[Task details] Each line should be copied exactly.

[Source data]
........
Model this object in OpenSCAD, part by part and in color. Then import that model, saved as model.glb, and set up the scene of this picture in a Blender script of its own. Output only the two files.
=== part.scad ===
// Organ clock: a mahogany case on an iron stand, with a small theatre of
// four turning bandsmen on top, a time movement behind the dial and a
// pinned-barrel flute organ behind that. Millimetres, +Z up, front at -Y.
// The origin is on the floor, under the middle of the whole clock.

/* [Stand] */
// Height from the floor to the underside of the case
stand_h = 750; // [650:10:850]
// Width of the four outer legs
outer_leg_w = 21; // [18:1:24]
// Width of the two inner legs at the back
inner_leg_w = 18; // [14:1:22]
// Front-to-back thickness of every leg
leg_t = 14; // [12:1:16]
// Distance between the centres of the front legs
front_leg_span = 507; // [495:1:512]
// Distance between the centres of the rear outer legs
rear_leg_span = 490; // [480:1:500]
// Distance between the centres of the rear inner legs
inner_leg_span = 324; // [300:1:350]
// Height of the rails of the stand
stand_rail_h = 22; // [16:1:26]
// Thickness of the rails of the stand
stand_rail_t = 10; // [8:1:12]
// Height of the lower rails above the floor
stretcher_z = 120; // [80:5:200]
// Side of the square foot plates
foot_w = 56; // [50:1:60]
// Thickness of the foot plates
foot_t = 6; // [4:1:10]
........
[Expected output]
Model this object in OpenSCAD, part by part and in color. Then import that model, saved as model.glb, and set up the scene of this picture in a Blender script of its own. Output only the two files.
=== part.scad ===
// Organ clock: a mahogany case on an iron stand, with a small theatre of
// four turning bandsmen on top, a time movement behind the dial and a
// pinned-barrel flute organ behind that. Millimetres, +Z up, front at -Y.
// The origin is on the floor, under the middle of the whole clock.

/* [Stand] */
// Height from the floor to the underside of the case
stand_h = 750; // [650:10:850]
// Width of the four outer legs
outer_leg_w = 21; // [18:1:24]
// Width of the two inner legs at the back
inner_leg_w = 18; // [14:1:22]
// Front-to-back thickness of every leg
leg_t = 14; // [12:1:16]
// Distance between the centres of the front legs
front_leg_span = 507; // [495:1:512]
// Distance between the centres of the rear outer legs
rear_leg_span = 490; // [480:1:500]
// Distance between the centres of the rear inner legs
inner_leg_span = 324; // [300:1:350]
// Height of the rails of the stand
stand_rail_h = 22; // [16:1:26]
// Thickness of the rails of the stand
stand_rail_t = 10; // [8:1:12]
// Height of the lower rails above the floor
stretcher_z = 120; // [80:5:200]
// Side of the square foot plates
foot_w = 56; // [50:1:60]
// Thickness of the foot plates
foot_t = 6; // [4:1:10]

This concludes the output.